* What the task asks
Starting at the line containing "# Every object", please quote every line up to and including the line containing "shown = obj.evaluated_get(depsgraph)", exactly, and nothing beyond.

══════════

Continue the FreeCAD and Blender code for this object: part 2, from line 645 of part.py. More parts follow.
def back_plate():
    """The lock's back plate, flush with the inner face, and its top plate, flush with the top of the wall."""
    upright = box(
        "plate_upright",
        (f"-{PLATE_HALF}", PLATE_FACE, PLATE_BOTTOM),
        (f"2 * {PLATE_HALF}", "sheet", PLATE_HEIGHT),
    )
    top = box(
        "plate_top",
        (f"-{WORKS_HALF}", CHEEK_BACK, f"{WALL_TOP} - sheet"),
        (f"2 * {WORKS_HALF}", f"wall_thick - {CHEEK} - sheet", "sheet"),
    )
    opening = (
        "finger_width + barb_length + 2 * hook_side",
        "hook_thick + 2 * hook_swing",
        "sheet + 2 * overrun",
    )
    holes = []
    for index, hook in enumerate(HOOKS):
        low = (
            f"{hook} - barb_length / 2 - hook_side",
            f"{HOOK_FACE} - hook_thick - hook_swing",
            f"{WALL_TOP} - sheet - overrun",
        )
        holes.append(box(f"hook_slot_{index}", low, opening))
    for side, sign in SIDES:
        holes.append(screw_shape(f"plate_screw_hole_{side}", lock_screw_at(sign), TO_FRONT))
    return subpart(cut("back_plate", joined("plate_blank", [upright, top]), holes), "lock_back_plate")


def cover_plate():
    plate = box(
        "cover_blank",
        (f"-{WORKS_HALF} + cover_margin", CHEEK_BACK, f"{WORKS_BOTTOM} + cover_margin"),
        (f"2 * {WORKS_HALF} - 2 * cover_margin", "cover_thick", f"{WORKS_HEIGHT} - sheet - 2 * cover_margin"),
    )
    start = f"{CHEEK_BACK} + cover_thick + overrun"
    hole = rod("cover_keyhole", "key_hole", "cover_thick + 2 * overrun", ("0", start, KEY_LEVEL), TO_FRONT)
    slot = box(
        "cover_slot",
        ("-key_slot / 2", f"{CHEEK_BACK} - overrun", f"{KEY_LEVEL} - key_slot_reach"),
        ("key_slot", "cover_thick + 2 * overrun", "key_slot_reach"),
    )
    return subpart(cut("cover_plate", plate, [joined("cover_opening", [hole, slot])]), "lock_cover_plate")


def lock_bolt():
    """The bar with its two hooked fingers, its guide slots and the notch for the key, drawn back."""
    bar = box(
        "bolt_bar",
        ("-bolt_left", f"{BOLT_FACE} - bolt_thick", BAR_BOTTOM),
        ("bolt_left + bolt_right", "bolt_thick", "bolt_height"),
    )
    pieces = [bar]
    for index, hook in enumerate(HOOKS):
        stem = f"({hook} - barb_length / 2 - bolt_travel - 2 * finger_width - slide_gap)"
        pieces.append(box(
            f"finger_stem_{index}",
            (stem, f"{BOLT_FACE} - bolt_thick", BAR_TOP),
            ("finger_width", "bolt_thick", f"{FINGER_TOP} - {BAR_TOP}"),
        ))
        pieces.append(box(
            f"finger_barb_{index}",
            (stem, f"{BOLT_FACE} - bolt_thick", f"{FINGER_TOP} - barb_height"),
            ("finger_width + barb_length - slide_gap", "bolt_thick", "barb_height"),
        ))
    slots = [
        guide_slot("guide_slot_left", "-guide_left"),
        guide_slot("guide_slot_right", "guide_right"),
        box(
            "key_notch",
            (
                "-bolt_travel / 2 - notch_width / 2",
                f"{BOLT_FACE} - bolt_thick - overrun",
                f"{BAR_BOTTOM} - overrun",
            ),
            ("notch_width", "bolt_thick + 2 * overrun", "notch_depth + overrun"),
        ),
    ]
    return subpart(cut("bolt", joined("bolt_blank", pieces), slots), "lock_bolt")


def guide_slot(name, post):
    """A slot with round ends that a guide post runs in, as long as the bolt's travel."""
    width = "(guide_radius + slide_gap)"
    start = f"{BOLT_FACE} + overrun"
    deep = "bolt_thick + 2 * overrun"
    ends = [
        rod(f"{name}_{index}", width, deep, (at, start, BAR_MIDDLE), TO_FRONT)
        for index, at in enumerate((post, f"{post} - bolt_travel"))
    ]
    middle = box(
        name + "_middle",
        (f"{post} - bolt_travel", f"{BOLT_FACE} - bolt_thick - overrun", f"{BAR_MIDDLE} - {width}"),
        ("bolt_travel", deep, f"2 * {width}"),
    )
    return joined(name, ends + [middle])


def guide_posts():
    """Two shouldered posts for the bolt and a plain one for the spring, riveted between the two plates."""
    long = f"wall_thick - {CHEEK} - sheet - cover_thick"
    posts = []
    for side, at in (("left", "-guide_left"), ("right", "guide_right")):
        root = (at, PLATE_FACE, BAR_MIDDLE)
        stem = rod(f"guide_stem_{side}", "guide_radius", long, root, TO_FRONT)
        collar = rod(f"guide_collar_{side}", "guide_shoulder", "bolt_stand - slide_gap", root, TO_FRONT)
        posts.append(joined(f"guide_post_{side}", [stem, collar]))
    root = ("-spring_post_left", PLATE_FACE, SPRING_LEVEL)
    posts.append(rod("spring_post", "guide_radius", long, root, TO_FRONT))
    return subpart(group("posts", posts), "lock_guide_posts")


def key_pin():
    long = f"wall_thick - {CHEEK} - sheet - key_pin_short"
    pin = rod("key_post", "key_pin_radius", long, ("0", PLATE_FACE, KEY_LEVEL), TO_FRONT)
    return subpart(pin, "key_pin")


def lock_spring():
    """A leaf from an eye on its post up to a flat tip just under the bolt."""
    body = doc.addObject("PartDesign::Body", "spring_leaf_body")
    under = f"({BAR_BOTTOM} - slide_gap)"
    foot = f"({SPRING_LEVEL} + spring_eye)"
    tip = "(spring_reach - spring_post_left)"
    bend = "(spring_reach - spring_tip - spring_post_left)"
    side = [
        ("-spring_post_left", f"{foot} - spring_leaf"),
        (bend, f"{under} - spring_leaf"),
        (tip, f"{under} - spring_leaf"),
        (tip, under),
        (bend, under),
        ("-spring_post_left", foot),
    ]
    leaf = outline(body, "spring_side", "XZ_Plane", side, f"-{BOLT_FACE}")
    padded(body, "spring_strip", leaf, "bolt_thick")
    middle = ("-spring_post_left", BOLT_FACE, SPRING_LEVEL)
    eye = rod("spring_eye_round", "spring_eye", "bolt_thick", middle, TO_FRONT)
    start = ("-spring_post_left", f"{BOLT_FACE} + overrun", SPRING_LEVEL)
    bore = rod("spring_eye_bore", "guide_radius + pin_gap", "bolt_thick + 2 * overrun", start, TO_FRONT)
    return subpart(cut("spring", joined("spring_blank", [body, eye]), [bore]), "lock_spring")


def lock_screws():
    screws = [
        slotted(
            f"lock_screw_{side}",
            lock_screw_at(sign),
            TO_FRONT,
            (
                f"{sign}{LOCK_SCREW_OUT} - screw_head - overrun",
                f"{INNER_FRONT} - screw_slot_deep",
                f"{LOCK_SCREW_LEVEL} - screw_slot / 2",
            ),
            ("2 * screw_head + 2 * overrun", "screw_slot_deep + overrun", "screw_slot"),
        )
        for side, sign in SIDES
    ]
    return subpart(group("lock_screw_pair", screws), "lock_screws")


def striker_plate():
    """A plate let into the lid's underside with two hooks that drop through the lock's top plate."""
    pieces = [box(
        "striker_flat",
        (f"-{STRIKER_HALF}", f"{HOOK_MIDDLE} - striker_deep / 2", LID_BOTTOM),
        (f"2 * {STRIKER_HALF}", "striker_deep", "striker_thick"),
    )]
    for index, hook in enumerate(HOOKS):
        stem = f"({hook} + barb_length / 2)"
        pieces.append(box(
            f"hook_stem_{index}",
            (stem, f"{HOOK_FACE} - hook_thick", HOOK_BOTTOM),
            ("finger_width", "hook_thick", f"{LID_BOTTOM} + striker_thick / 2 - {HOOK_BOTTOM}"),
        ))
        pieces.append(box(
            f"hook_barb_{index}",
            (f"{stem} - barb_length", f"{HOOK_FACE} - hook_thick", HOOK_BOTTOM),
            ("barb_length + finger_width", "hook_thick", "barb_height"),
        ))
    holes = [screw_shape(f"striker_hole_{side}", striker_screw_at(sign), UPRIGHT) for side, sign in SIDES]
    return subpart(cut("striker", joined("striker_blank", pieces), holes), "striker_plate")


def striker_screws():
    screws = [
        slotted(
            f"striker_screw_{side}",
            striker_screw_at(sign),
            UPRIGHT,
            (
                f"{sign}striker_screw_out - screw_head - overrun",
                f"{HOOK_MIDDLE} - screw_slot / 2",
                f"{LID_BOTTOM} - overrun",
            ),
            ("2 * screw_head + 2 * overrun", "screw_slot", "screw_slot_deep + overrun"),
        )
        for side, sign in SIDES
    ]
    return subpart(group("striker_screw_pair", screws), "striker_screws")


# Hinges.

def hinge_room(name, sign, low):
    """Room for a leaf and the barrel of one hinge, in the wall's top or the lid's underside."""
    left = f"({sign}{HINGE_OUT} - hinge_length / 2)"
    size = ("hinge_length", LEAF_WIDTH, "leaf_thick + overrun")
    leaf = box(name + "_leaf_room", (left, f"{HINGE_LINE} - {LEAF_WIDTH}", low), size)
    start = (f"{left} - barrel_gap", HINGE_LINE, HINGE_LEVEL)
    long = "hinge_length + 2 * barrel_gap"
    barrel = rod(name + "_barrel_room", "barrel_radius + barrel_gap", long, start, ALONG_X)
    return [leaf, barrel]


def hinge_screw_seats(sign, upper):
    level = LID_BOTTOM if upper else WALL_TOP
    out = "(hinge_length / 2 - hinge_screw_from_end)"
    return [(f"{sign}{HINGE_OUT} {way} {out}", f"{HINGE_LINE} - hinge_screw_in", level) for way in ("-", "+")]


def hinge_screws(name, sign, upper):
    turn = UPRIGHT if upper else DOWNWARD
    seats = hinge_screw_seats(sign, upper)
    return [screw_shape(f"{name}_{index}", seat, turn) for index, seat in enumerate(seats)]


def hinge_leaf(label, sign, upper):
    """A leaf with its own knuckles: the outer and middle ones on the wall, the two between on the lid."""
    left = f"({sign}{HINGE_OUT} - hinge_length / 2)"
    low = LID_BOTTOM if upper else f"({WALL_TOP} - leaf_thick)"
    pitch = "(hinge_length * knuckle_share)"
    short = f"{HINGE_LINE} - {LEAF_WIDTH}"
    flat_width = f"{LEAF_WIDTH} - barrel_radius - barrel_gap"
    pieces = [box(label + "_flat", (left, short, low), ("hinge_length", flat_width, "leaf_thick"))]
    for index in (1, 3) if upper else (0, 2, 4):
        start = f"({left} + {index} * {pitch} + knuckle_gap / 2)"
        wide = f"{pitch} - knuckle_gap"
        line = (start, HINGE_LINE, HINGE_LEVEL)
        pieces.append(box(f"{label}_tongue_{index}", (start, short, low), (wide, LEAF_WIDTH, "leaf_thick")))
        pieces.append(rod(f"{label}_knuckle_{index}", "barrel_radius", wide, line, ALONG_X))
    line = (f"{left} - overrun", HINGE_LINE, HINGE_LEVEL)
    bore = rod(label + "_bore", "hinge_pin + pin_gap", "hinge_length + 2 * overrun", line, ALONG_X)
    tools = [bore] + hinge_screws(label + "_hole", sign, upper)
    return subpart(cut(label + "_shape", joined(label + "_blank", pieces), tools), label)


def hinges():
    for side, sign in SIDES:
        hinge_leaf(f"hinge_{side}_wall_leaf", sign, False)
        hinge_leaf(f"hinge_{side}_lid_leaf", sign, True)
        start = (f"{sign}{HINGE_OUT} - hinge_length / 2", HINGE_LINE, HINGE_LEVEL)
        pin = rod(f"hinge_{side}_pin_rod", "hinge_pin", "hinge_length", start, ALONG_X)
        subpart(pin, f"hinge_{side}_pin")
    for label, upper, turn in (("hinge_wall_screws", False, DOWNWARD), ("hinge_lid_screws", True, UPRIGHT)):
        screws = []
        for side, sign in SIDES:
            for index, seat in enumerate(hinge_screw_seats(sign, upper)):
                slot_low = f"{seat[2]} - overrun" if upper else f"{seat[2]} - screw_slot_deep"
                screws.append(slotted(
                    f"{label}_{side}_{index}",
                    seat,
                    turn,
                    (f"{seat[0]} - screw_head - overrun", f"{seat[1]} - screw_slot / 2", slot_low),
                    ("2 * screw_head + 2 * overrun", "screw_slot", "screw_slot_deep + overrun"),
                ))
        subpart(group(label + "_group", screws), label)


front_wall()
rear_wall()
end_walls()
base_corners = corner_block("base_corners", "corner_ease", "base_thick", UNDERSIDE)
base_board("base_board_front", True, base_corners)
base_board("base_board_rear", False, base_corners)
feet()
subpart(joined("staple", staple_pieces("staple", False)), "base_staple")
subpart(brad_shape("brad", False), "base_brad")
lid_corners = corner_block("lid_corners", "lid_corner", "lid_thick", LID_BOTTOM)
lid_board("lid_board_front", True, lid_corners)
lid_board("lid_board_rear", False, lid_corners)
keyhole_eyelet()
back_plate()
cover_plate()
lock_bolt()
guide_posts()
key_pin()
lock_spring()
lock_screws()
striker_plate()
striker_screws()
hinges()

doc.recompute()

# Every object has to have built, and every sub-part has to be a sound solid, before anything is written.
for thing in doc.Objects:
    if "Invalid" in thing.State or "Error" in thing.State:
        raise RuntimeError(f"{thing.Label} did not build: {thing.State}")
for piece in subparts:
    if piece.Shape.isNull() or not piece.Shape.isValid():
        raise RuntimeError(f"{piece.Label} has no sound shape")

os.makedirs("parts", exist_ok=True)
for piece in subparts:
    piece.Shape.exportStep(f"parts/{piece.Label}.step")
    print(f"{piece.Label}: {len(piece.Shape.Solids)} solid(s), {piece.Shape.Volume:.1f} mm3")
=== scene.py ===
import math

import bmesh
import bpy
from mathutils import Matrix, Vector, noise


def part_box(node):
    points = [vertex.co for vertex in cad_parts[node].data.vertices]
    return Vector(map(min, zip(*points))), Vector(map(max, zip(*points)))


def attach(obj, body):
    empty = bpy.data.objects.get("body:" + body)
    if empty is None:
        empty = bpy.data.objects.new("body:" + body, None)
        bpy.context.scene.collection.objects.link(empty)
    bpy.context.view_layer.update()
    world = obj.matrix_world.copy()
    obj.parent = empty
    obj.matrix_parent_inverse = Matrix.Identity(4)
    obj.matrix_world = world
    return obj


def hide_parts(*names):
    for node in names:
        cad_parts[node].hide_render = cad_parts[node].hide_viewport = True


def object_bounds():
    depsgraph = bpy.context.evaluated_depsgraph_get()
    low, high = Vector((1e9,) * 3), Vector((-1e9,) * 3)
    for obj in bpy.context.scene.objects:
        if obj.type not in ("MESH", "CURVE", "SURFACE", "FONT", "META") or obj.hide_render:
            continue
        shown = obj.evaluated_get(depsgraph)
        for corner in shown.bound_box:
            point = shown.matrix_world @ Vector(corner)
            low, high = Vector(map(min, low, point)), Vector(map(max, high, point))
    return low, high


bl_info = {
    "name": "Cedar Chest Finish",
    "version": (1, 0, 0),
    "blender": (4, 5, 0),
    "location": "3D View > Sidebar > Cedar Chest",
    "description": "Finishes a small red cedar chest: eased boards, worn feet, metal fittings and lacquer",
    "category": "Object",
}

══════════

* Problem solution
# Every object has to have built, and every sub-part has to be a sound solid, before anything is written.
for thing in doc.Objects:
    if "Invalid" in thing.State or "Error" in thing.State:
        raise RuntimeError(f"{thing.Label} did not build: {thing.State}")
for piece in subparts:
    if piece.Shape.isNull() or not piece.Shape.isValid():
        raise RuntimeError(f"{piece.Label} has no sound shape")

os.makedirs("parts", exist_ok=True)
for piece in subparts:
    piece.Shape.exportStep(f"parts/{piece.Label}.step")
    print(f"{piece.Label}: {len(piece.Shape.Solids)} solid(s), {piece.Shape.Volume:.1f} mm3")
=== scene.py ===
import math

import bmesh
import bpy
from mathutils import Matrix, Vector, noise


def part_box(node):
    points = [vertex.co for vertex in cad_parts[node].data.vertices]
    return Vector(map(min, zip(*points))), Vector(map(max, zip(*points)))


def attach(obj, body):
    empty = bpy.data.objects.get("body:" + body)
    if empty is None:
        empty = bpy.data.objects.new("body:" + body, None)
        bpy.context.scene.collection.objects.link(empty)
    bpy.context.view_layer.update()
    world = obj.matrix_world.copy()
    obj.parent = empty
    obj.matrix_parent_inverse = Matrix.Identity(4)
    obj.matrix_world = world
    return obj


def hide_parts(*names):
    for node in names:
        cad_parts[node].hide_render = cad_parts[node].hide_viewport = True


def object_bounds():
    depsgraph = bpy.context.evaluated_depsgraph_get()
    low, high = Vector((1e9,) * 3), Vector((-1e9,) * 3)
    for obj in bpy.context.scene.objects:
        if obj.type not in ("MESH", "CURVE", "SURFACE", "FONT", "META") or obj.hide_render:
            continue
        shown = obj.evaluated_get(depsgraph)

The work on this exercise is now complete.